Plans for this weekend:
- I tried to write a review for Fortune’s formula but did not come out good. Hopefully should complete it this weekend.
- will probably do the same as last week, some nearby temple visit, some reading and more sleep.
Happy weekend!
June 6th, 2009 at 7:48 pm
Wish we had more money. All of us do, don’t we, especially when we are investing. My animal instinct was to borrow. Since I learned not to borrow (n rather a hard way) I got burnt by margin trading, I constrainted my instinct and kept quiet. Now, I fully understood, why margin funds keep 5-10-15% of their money in hard cash.
June 6th, 2009 at 9:43 pm
dei,
ellam idhu podhum da
will mail u in detail
June 8th, 2009 at 3:37 pm
hello prabu,
Hats Off! 30 percent return within 16 months. incredible!
Keep yourself trying! You’ll do wonders! Keep capital small,
you’ll learn lot of things.
Why dont you try ‘Grunch of Giants’ by Fuller
karthikeyan
June 8th, 2009 at 10:11 pm
karthikeyan
Thanks for the encouragement.

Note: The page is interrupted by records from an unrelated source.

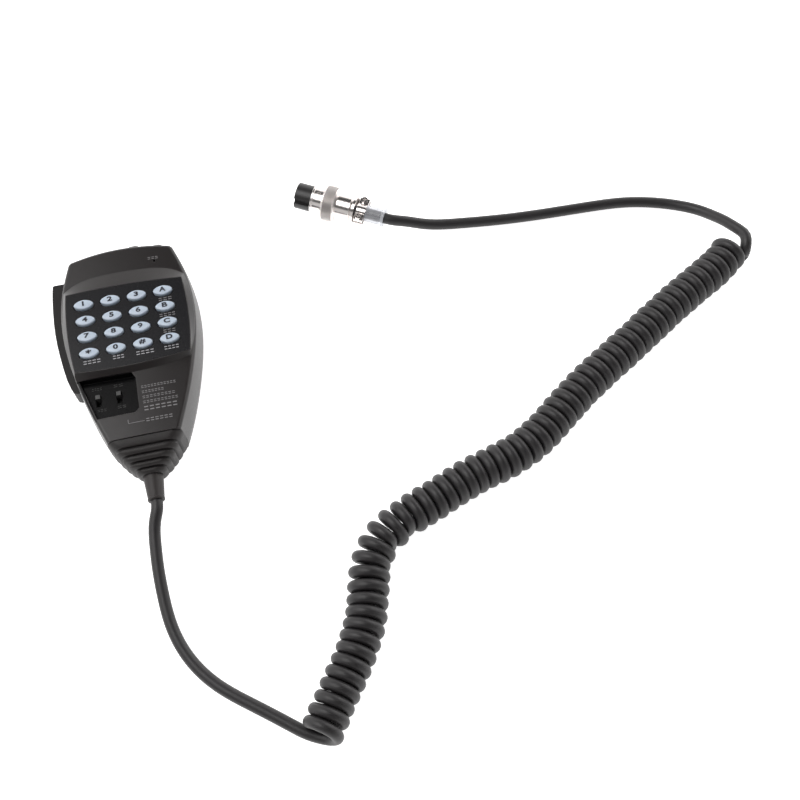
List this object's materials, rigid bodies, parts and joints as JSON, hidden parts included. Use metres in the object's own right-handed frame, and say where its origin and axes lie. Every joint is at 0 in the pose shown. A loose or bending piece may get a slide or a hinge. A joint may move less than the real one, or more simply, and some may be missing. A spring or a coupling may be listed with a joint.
{
  "type": "hand microphone",
  "caption": "Hand microphone with lit number pad, side push-to-talk lever, top buttons, coiled cord and screw-ring plug.",
  "frame": {"origin": "centre of the outer face of the hanger stud's head, on the surface the microphone lies on", "axes": "+Z out of the keypad face, +Y towards the edge with the two top buttons, +X to the right when looking at the keys"},
  "size_m": [0.341, 0.2752, 0.0321],
  "materials": {
    "case_plastic": "fine matte moulded plastic, near black",
    "panel_plastic": "satin black flat panel",
    "key_plastic": "pale blue-grey translucent keys",
    "button_plastic": "dark grey",
    "boot_rubber": "matte black rubber",
    "cord_jacket": "satin black jacket",
    "nickel": "bright nickel plate",
    "insert_plastic": "black, semi-gloss",
    "clear_vinyl": "clear tube",
    "contact_brass": "plated",
    "steel": "zinc plated",
    "board": "solder mask",
    "chip_plastic": "moulded",
    "mat_rubber": "grey silicone",
    "lamp": "pale lens",
    "wire_plastic": "coloured insulation"
  },
  "bodies": {
    "handset": {"front_case": "case_plastic", "rear_case": "case_plastic", "key_panel": "panel_plastic", "keypad_mat": "mat_rubber", "main_pcb": "board", "pcb_screws": "steel", "control_chips": "chip_plastic", "quartz_crystal": "steel", "backlight_leds": "lamp", "filter_capacitors": "chip_plastic", "mic_capsule": "steel", "capsule_holder": "boot_rubber", "case_screws": "steel", "hanger_stud": "nickel", "stud_nut": "steel", "end_boot": "boot_rubber", "strain_relief": "boot_rubber", "cord_mic_end": "cord_jacket", "mic_end_wires": "wire_plastic", "ptt_pivot_pin": "steel", "ptt_switch_body": "chip_plastic", "tact_switch_bodies": "chip_plastic", "slide_switch_bodies": "chip_plastic", "coil_cord": "cord_jacket", "ptt_return_spring": "steel"},
    "key_1_body": {"key_1": "key_plastic"},
    "key_2_body": {"key_2": "key_plastic"},
    "key_3_body": {"key_3": "key_plastic"},
    "key_a_body": {"key_a": "key_plastic"},
    "key_4_body": {"key_4": "key_plastic"},
    "key_5_body": {"key_5": "key_plastic"},
    "key_6_body": {"key_6": "key_plastic"},
    "key_b_body": {"key_b": "key_plastic"},
    "key_7_body": {"key_7": "key_plastic"},
    "key_8_body": {"key_8": "key_plastic"},
    "key_9_body": {"key_9": "key_plastic"},
    "key_c_body": {"key_c": "key_plastic"},
    "key_star_body": {"key_star": "key_plastic"},
    "key_0_body": {"key_0": "key_plastic"},
    "key_hash_body": {"key_hash": "key_plastic"},
    "key_d_body": {"key_d": "key_plastic"},
    "up_button_body": {"up_button": "button_plastic", "up_switch_plunger": "chip_plastic"},
    "down_button_body": {"down_button": "button_plastic", "down_switch_plunger": "chip_plastic"},
    "lever_body": {"ptt_lever": "case_plastic"},
    "switch_plunger_body": {"ptt_switch_plunger": "chip_plastic"},
    "lock_knob_body": {"lock_switch_knob": "button_plastic"},
    "mode_knob_body": {"mode_switch_knob": "button_plastic"},
    "plug": {"plug_barrel": "nickel", "plug_insert": "insert_plastic", "plug_contacts": "contact_brass", "insert_set_screw": "nickel", "plug_clamp_body": "nickel", "clamp_saddle": "nickel", "clamp_screws": "nickel", "cord_sleeve": "clear_vinyl", "cord_plug_end": "cord_jacket"},
    "ring_slider": {"ring_snap_clip": "steel"},
    "ring": {"coupling_ring": "nickel"}
  },
  "joints": [
    {"name": "key_1_press", "type": "slide", "parent": "handset", "child": "key_1_body", "axis": [0, 0, -1], "range_m": [0, 0.0009]},
    {"name": "key_2_press", "type": "slide", "parent": "handset", "child": "key_2_body", "axis": [0, 0, -1], "range_m": [0, 0.0009]},
    {"name": "key_3_press", "type": "slide", "parent": "handset", "child": "key_3_body", "axis": [0, 0, -1], "range_m": [0, 0.0009]},
    {"name": "key_a_press", "type": "slide", "parent": "handset", "child": "key_a_body", "axis": [0, 0, -1], "range_m": [0, 0.0009]},
    {"name": "key_4_press", "type": "slide", "parent": "handset", "child": "key_4_body", "axis": [0, 0, -1], "range_m": [0, 0.0009]},
    {"name": "key_5_press", "type": "slide", "parent": "handset", "child": "key_5_body", "axis": [0, 0, -1], "range_m": [0, 0.0009]},
    {"name": "key_6_press", "type": "slide", "parent": "handset", "child": "key_6_body", "axis": [0, 0, -1], "range_m": [0, 0.0009]},
    {"name": "key_b_press", "type": "slide", "parent": "handset", "child": "key_b_body", "axis": [0, 0, -1], "range_m": [0, 0.0009]},
    {"name": "key_7_press", "type": "slide", "parent": "handset", "child": "key_7_body", "axis": [0, 0, -1], "range_m": [0, 0.0009]},
    {"name": "key_8_press", "type": "slide", "parent": "handset", "child": "key_8_body", "axis": [0, 0, -1], "range_m": [0, 0.0009]},
    {"name": "key_9_press", "type": "slide", "parent": "handset", "child": "key_9_body", "axis": [0, 0, -1], "range_m": [0, 0.0009]},
    {"name": "key_c_press", "type": "slide", "parent": "handset", "child": "key_c_body", "axis": [0, 0, -1], "range_m": [0, 0.0009]},
    {"name": "key_star_press", "type": "slide", "parent": "handset", "child": "key_star_body", "axis": [0, 0, -1], "range_m": [0, 0.0009]},
    {"name": "key_0_press", "type": "slide", "parent": "handset", "child": "key_0_body", "axis": [0, 0, -1], "range_m": [0, 0.0009]},
    {"name": "key_hash_press", "type": "slide", "parent": "handset", "child": "key_hash_body", "axis": [0, 0, -1], "range_m": [0, 0.0009]},
    {"name": "key_d_press", "type": "slide", "parent": "handset", "child": "key_d_body", "axis": [0, 0, -1], "range_m": [0, 0.0009]},
    {"name": "up_button_press", "type": "slide", "parent": "handset", "child": "up_button_body", "axis": [0, -1, 0], "range_m": [0, 0.0005]},
    {"name": "down_button_press", "type": "slide", "parent": "handset", "child": "down_button_body", "axis": [0, -1, 0], "range_m": [0, 0.0005]},
    {"name": "ptt_press", "type": "hinge", "parent": "handset", "child": "lever_body", "pos_m": [-0.022, -0.022, 0.0126], "axis": [0, 0, -1], "range_deg": [0, 3], "deforming": ["ptt_return_spring"]},
    {"name": "ptt_plunger_in", "type": "slide", "parent": "handset", "child": "switch_plunger_body", "axis": [1, 0, 0], "range_m": [0, 0.001]},
    {"name": "lock_slide", "type": "slide", "parent": "handset", "child": "lock_knob_body", "axis": [0, -1, 0], "range_m": [0, 0.003]},
    {"name": "mode_slide", "type": "slide", "parent": "handset", "child": "mode_knob_body", "axis": [0, -1, 0], "range_m": [0, 0.003]},
    {"name": "cord_stretch", "type": "slide", "parent": "handset", "child": "plug", "axis": [0.8852, 0.4651, 0], "range_m": [0, 0.2], "deforming": ["coil_cord"]},
    {"name": "ring_slide", "type": "slide", "parent": "plug", "child": "ring_slider", "axis": [-0.8672, 0.4979, 0], "range_m": [0, 0.0091]},
    {"name": "ring_spin", "type": "hinge", "parent": "ring_slider", "child": "ring", "pos_m": [0.10571, 0.05854, 0.0095], "axis": [-0.8672, 0.4979, 0], "continuous": true}
  ],
  "couplings": [
    {"joint": "ptt_plunger_in", "follows": "ptt_press", "m_per_rad": 0.0172}
  ]
}
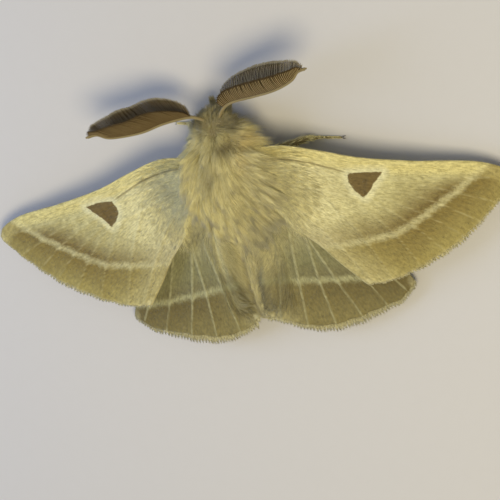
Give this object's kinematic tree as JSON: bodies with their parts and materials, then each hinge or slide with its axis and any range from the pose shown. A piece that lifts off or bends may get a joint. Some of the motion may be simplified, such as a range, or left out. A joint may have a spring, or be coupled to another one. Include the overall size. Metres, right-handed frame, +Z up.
{
  "type": "male moth model",
  "caption": "Life-size resting moth with spread rounded wings, raised veins, a shaggy coated body, comb-like feelers and feet flat on the floor.",
  "frame": {"origin": "middle of the box round the moth, at the floor that its feet stand on", "axes": "+Y towards the head, +X towards the moth's right wing, +Z up from the floor"},
  "size_m": [0.0498, 0.0252, 0.0075],
  "materials": {
    "coat": "long soft fur, cream to straw",
    "head_coat": "short soft fur, brown",
    "wing": "dry powdery scales, pale ochre",
    "antenna": "fine brown filaments on a cream stem",
    "eye": "glossy, nearly black",
    "leg": "fur-clad, dull straw"
  },
  "bodies": {
    "root": {"head": "head_coat", "eye_left": "eye", "eye_right": "eye", "palp_left": "head_coat", "palp_right": "head_coat", "antenna_left": "antenna", "antenna_right": "antenna", "thorax": "coat", "abdomen": "coat", "forewing_left": "wing", "forewing_right": "wing", "hindwing_left": "wing", "hindwing_right": "wing", "foreleg_left": "leg", "foreleg_right": "leg", "midleg_left": "leg", "midleg_right": "leg", "hindleg_left": "leg", "hindleg_right": "leg"}
  },
  "joints": []
}
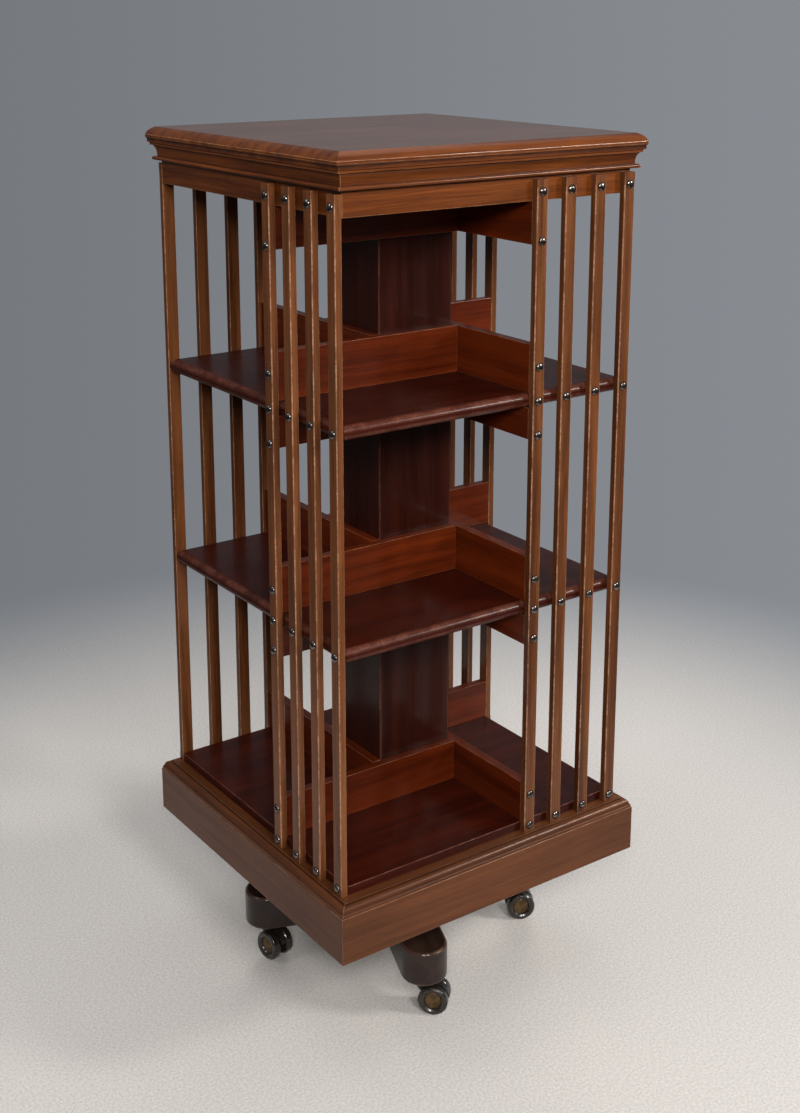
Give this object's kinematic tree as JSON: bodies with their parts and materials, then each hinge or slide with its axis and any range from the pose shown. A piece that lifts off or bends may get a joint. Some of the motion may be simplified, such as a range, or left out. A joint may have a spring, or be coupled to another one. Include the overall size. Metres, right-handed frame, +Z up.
{
  "type": "revolving bookcase",
  "caption": "Square revolving bookcase: slatted mahogany tiers with open book bays, turning on a post above a cross base with twin-wheel castors.",
  "frame": {"origin": "on the floor, on the vertical turning axis, at the centre of the footprint", "axes": "+Z up along the turning axis; -Y out of the front face, +X to its right"},
  "size_m": [0.5196, 0.5196, 1.2532],
  "materials": {
    "top_mahogany": "French-polished mahogany, warm mid brown, glossy with light wear on the edges",
    "shelf_mahogany": "polished dark red-brown mahogany",
    "rail_mahogany": "polished red-brown mahogany",
    "slat_mahogany": "polished mahogany, long grain, chamfered edges",
    "plinth_mahogany": "satin polished mahogany",
    "column_mahogany": "polished dark red-brown mahogany",
    "cross_wood": "ebonised hardwood, glossy near-black brown",
    "post_wood": "plain turned hardwood, waxed",
    "iron": "dark japanned iron",
    "steel": "polished steel, darkened with age",
    "brass": "aged brass",
    "castor_hood": "glossy black moulded nylon",
    "castor_wheel": "glossy dark brown nylon tyre with a bronze hub disc"
  },
  "bodies": {
    "base": {"cross_arm_long": "cross_wood", "cross_arm_short": "cross_wood", "post_flange": "iron", "post": "post_wood", "pivot_pin": "steel"},
    "carcass": {"top_board": "top_mahogany", "cornice": "top_mahogany", "frieze": "top_mahogany", "sub_top": "shelf_mahogany", "upper_shelf": "shelf_mahogany", "middle_shelf": "shelf_mahogany", "bottom_shelf": "shelf_mahogany", "base_moulding": "plinth_mahogany", "column": "column_mahogany", "pivot_cup": "brass", "guide_collar": "brass", "plinth_front": "plinth_mahogany", "plinth_right": "plinth_mahogany", "plinth_back": "plinth_mahogany", "plinth_left": "plinth_mahogany", "book_stop_rails_upper": "rail_mahogany", "hanging_rails_upper": "rail_mahogany", "book_stop_rails_middle": "rail_mahogany", "hanging_rails_middle": "rail_mahogany", "book_stop_rails_lower": "rail_mahogany", "hanging_rails_lower": "rail_mahogany", "slat_front_1": "slat_mahogany", "slat_front_2": "slat_mahogany", "slat_front_3": "slat_mahogany", "slat_front_4": "slat_mahogany", "slat_right_1": "slat_mahogany", "slat_right_2": "slat_mahogany", "slat_right_3": "slat_mahogany", "slat_right_4": "slat_mahogany", "slat_back_1": "slat_mahogany", "slat_back_2": "slat_mahogany", "slat_back_3": "slat_mahogany", "slat_back_4": "slat_mahogany", "slat_left_1": "slat_mahogany", "slat_left_2": "slat_mahogany", "slat_left_3": "slat_mahogany", "slat_left_4": "slat_mahogany"},
    "castor_front": {"castor_front_hood": "castor_hood", "castor_front_axle": "steel"},
    "castor_front_wheel_outer": {"castor_front_wheel_outer": "castor_wheel"},
    "castor_front_wheel_inner": {"castor_front_wheel_inner": "castor_wheel"},
    "castor_right": {"castor_right_hood": "castor_hood", "castor_right_axle": "steel"},
    "castor_right_wheel_outer": {"castor_right_wheel_outer": "castor_wheel"},
    "castor_right_wheel_inner": {"castor_right_wheel_inner": "castor_wheel"},
    "castor_back": {"castor_back_hood": "castor_hood", "castor_back_axle": "steel"},
    "castor_back_wheel_outer": {"castor_back_wheel_outer": "castor_wheel"},
    "castor_back_wheel_inner": {"castor_back_wheel_inner": "castor_wheel"},
    "castor_left": {"castor_left_hood": "castor_hood", "castor_left_axle": "steel"},
    "castor_left_wheel_outer": {"castor_left_wheel_outer": "castor_wheel"},
    "castor_left_wheel_inner": {"castor_left_wheel_inner": "castor_wheel"}
  },
  "joints": [
    {"name": "carcass_turn", "type": "hinge", "parent": "base", "child": "carcass", "pos_m": [0, 0, 0.183], "axis": [0, 0, 1], "continuous": true},
    {"name": "castor_front_swivel", "type": "hinge", "parent": "base", "child": "castor_front", "pos_m": [-0.07006, -0.18251, 0.055], "axis": [0, 0, 1], "continuous": true},
    {"name": "castor_front_roll_outer", "type": "hinge", "parent": "castor_front", "child": "castor_front_wheel_outer", "pos_m": [-0.05899, -0.19406, 0.022], "axis": [0.7218, 0.6921, 0], "continuous": true},
    {"name": "castor_front_roll_inner", "type": "hinge", "parent": "castor_front", "child": "castor_front_wheel_inner", "pos_m": [-0.05899, -0.19406, 0.022], "axis": [0.7218, 0.6921, 0], "continuous": true},
    {"name": "castor_right_swivel", "type": "hinge", "parent": "base", "child": "castor_right", "pos_m": [0.18251, -0.07006, 0.055], "axis": [0, 0, 1], "continuous": true},
    {"name": "castor_right_roll_outer", "type": "hinge", "parent": "castor_right", "child": "castor_right_wheel_outer", "pos_m": [0.19654, -0.07777, 0.022], "axis": [0.4818, 0.8763, 0], "continuous": true},
    {"name": "castor_right_roll_inner", "type": "hinge", "parent": "castor_right", "child": "castor_right_wheel_inner", "pos_m": [0.19654, -0.07777, 0.022], "axis": [0.4818, 0.8763, 0], "continuous": true},
    {"name": "castor_back_swivel", "type": "hinge", "parent": "base", "child": "castor_back", "pos_m": [0.07006, 0.18251, 0.055], "axis": [0, 0, 1], "continuous": true},
    {"name": "castor_back_roll_outer", "type": "hinge", "parent": "castor_back", "child": "castor_back_wheel_outer", "pos_m": [0.07682, 0.16801, 0.022], "axis": [0.9063, 0.4226, 0], "continuous": true},
    {"name": "castor_back_roll_inner", "type": "hinge", "parent": "castor_back", "child": "castor_back_wheel_inner", "pos_m": [0.07682, 0.16801, 0.022], "axis": [0.9063, 0.4226, 0], "continuous": true},
    {"name": "castor_left_swivel", "type": "hinge", "parent": "base", "child": "castor_left", "pos_m": [-0.18251, 0.07006, 0.055], "axis": [0, 0, 1], "continuous": true},
    {"name": "castor_left_roll_outer", "type": "hinge", "parent": "castor_left", "child": "castor_left_wheel_outer", "pos_m": [-0.1799, 0.05428, 0.022], "axis": [0.9866, 0.1633, 0], "continuous": true},
    {"name": "castor_left_roll_inner", "type": "hinge", "parent": "castor_left", "child": "castor_left_wheel_inner", "pos_m": [-0.1799, 0.05428, 0.022], "axis": [0.9866, 0.1633, 0], "continuous": true}
  ]
}
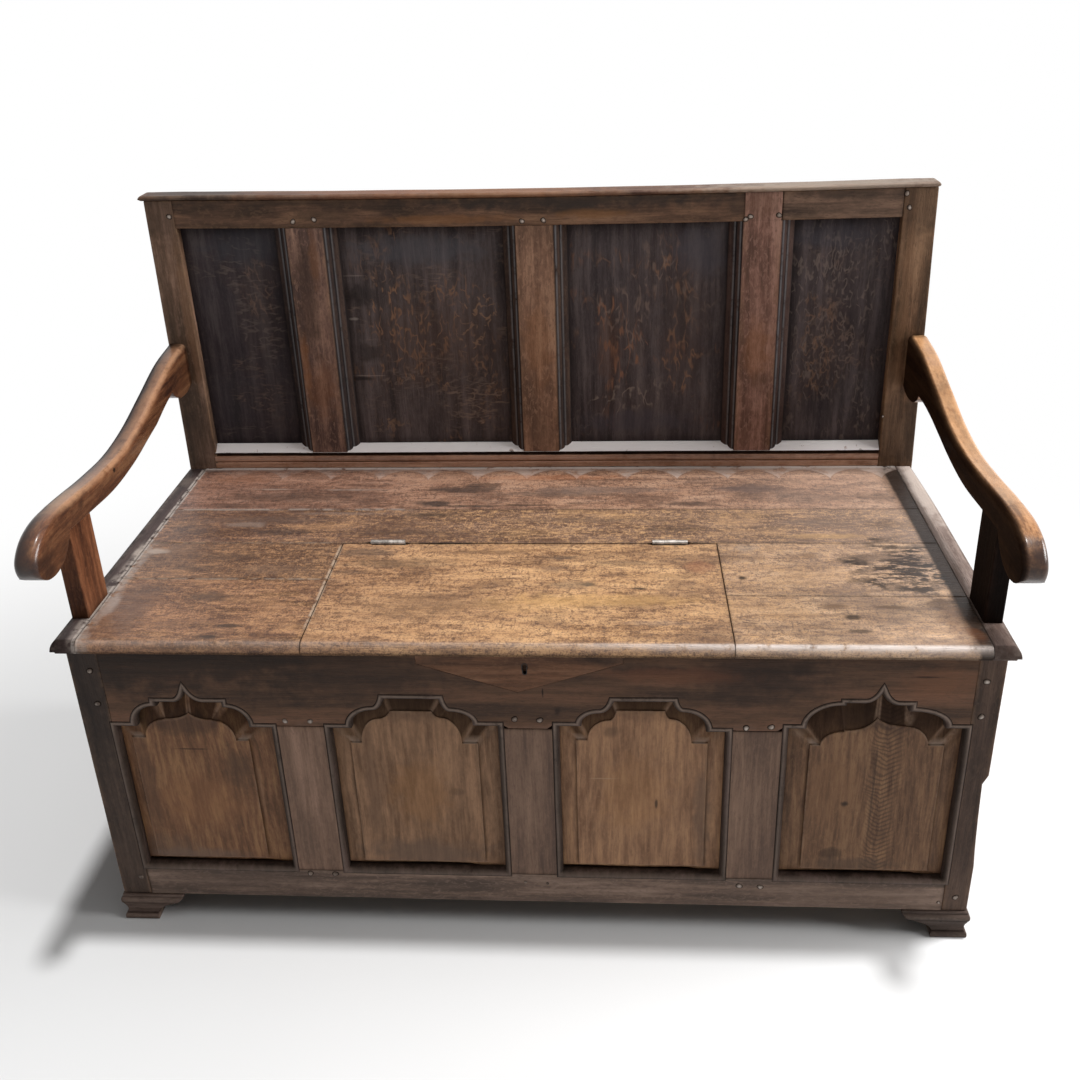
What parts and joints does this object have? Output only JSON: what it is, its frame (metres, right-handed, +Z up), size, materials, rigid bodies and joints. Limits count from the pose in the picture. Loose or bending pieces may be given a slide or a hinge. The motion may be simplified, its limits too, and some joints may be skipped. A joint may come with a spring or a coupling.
{
  "type": "box settle bench",
  "caption": "Oak box settle with a panelled back, open shaped arms, a lift-up seat lid with a lock, and a chest front of arched raised panels.",
  "frame": {"origin": "centre of the bottom face of the overall box, on the floor", "axes": "+X to the right as seen from the front, +Y from the front towards the back, +Z up"},
  "size_m": [1.212, 0.5715, 0.965],
  "materials": {
    "oak_frame": "satin",
    "oak_back": "satin",
    "oak_panel": "satin",
    "oak_dark_panel": "satin",
    "oak_seat": "satin",
    "oak_arm": "gloss",
    "oak_inside": "matte",
    "iron": "matte"
  },
  "bodies": {
    "base": {"front_left_stile": "oak_frame", "front_right_stile": "oak_frame", "front_top_rail": "oak_frame", "front_bottom_rail": "oak_frame", "lock_patch": "oak_frame", "front_left_muntin": "oak_frame", "front_middle_muntin": "oak_frame", "front_right_muntin": "oak_frame", "front_panel_1": "oak_panel", "front_panel_2": "oak_panel", "front_panel_3": "oak_panel", "front_panel_4": "oak_panel", "rear_left_post": "oak_back", "left_side_top_rail": "oak_frame", "left_side_bottom_rail": "oak_frame", "left_side_panel": "oak_panel", "front_left_foot": "oak_frame", "seat_left_edge_strip": "oak_seat", "seat_left_bearer": "oak_inside", "left_arm": "oak_arm", "left_arm_support": "oak_arm", "rear_right_post": "oak_back", "right_side_top_rail": "oak_frame", "right_side_bottom_rail": "oak_frame", "right_side_panel": "oak_panel", "front_right_foot": "oak_frame", "seat_right_edge_strip": "oak_seat", "seat_right_bearer": "oak_inside", "right_arm": "oak_arm", "right_arm_support": "oak_arm", "base_back_top_rail": "oak_inside", "base_back_bottom_rail": "oak_inside", "base_back_panel": "oak_inside", "floor_front_board": "oak_inside", "floor_rear_board": "oak_inside", "seat_rear_board": "oak_seat", "seat_middle_board": "oak_seat", "seat_left_front_board": "oak_seat", "seat_left_rear_board": "oak_seat", "seat_right_front_board": "oak_seat", "seat_right_rear_board": "oak_seat", "left_hinge_seat_leaf": "iron", "right_hinge_seat_leaf": "iron", "lock_case": "iron", "back_bottom_rail": "oak_back", "back_left_muntin": "oak_back", "back_middle_muntin": "oak_back", "back_right_muntin": "oak_back", "back_top_rail_long": "oak_back", "back_top_rail_short": "oak_back", "back_panel_1": "oak_dark_panel", "back_panel_2": "oak_dark_panel", "back_panel_3": "oak_dark_panel", "back_panel_4": "oak_dark_panel", "back_cap": "oak_back"},
    "lid": {"lid": "oak_seat", "left_hinge_lid_leaf": "iron", "right_hinge_lid_leaf": "iron", "lid_staple": "iron"},
    "bolt": {"lock_bolt": "iron"}
  },
  "joints": [
    {"name": "lid_hinge", "type": "hinge", "parent": "base", "child": "lid", "pos_m": [-0.009, 0.00525, 0.5006], "axis": [-1, 0, 0], "range_deg": [0, 172]},
    {"name": "lock_bolt_slide", "type": "slide", "parent": "base", "child": "bolt", "axis": [1, 0, 0], "range_m": [0, 0.01]}
  ]
}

I think its given for lot of folks to deliver ‘better than market’ return for a year… I realize its more difficult in the long run
I am definitely learning..infact thats the best thing i liked about this…besides the money..
‘Grunch of Giants’ by Fuller..what is this about… i tried to skim through but did not get it..
Two books on investing which i liked and which you might want to check out:
- Joel Greenblatt’s - The little book which beats the market (magic formula)
- Dhandho Investor by Mohnish Pabrai.
June 22nd, 2009 at 1:26 pm
Just wanted to say I really enjoyed your post. It was good to see the personal side of someone just starting out. Just keep your head about you and keep forging ahead, you’ll get more comfortable and you’ll see it all pay off in the end. Good luck !
June 23rd, 2009 at 6:40 am
Independent investor
Thanks for the encouragement. Long way to go though!